Da wandern vier Halbwüchsige unter der Führung ihres Vertrauenslehrers durch die Pampa, in der selbst die Zombies offenbar eingenickt sind. Zwischendurch tauschen die Teilnehmenden dieser öden Klassenfahrt Plattheiten aus. Gesäuselte süßliche Klavierakkorde signalisieren, dass hier jetzt Tiefgründiges gesagt wird. Doch die Dialoge in „TWD: World Beyond“ sind so tief wie eine Pfütze und so zäh wie Altöl. Wenn schon keine Spannung, dann vielleicht wenigstens gute Trash Unterhaltung á la „Z Nation“? Leider auch nicht. Kein Humor, kein Tempo, keine Action.

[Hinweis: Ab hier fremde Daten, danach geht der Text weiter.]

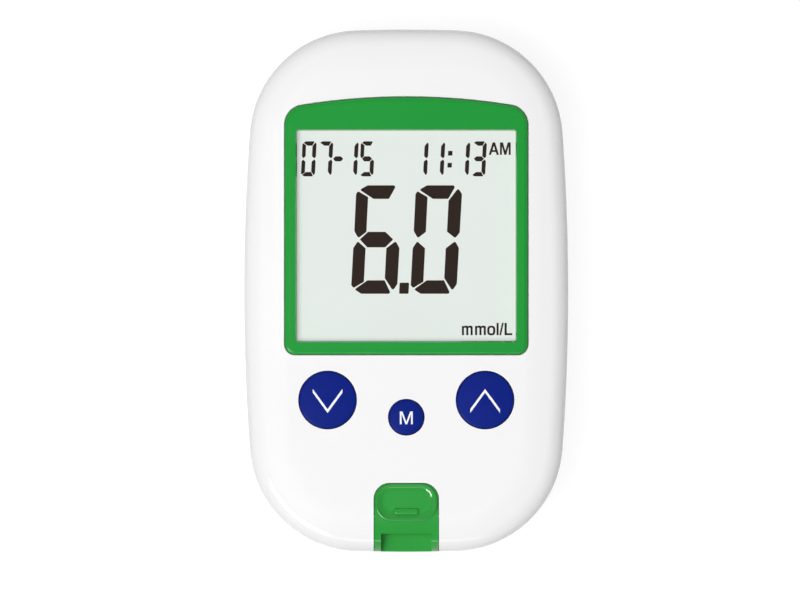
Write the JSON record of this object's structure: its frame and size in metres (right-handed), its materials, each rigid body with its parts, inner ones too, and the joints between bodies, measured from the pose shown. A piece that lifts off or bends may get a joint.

Amazon Prime: Disney Channel für Zombiefans

Mit „TWD: World Beyond“ setzt Amazon zum zweiten Mal ein Spin-off von „The Walking Dead“ in den Sand. Mit „Fear the Walking Dead“ verfrachtete Amazon Prime „Die schweizer Familie Robinson“ in die Zombieapokalypse. Mit „TWD: World Beyond“ versuchte man ein Coming-of-age im Zombieland. Wer gute Coming-of-age-Geschichten wie „Stand by Me – Das Geheimnis eines Sommers“, „Stranger Things“ oder „Es“ liebt, kann sich nur fremdschämen. Unterhaltung braucht natürlich keine große Kunst. Aber an gute Kinderunterhaltung wie „TKKG“ oder „Fünf Freunde“ reicht „TWD: World Beyond“ leider auch nicht heran. Die Serie ist so öde wie die Umgebung, in der sie spielt – wenn sie sich auf die Zehenspitzen stellt. Amazon Prime baut mit dieser Serie weiter seinen Ruf als Disney-Channel für Zombiefans aus. Showrunner sind übrigens die „The Walking Dead“-Macher Scott M. Gimple und Matthew Negrete. War deren erstes Zombie-Epos eigentlich nur ein Glücksfall, oder haben die was gegen Amazon Prime?

Nun zur guten Nachricht: Die Produktionsfirma AMC hat bereits angekündigt, dass „The Walking Dead: World Beyond“ nur aus zwei Staffeln á zehn Folgen bestehen wird. Das kann man überleben.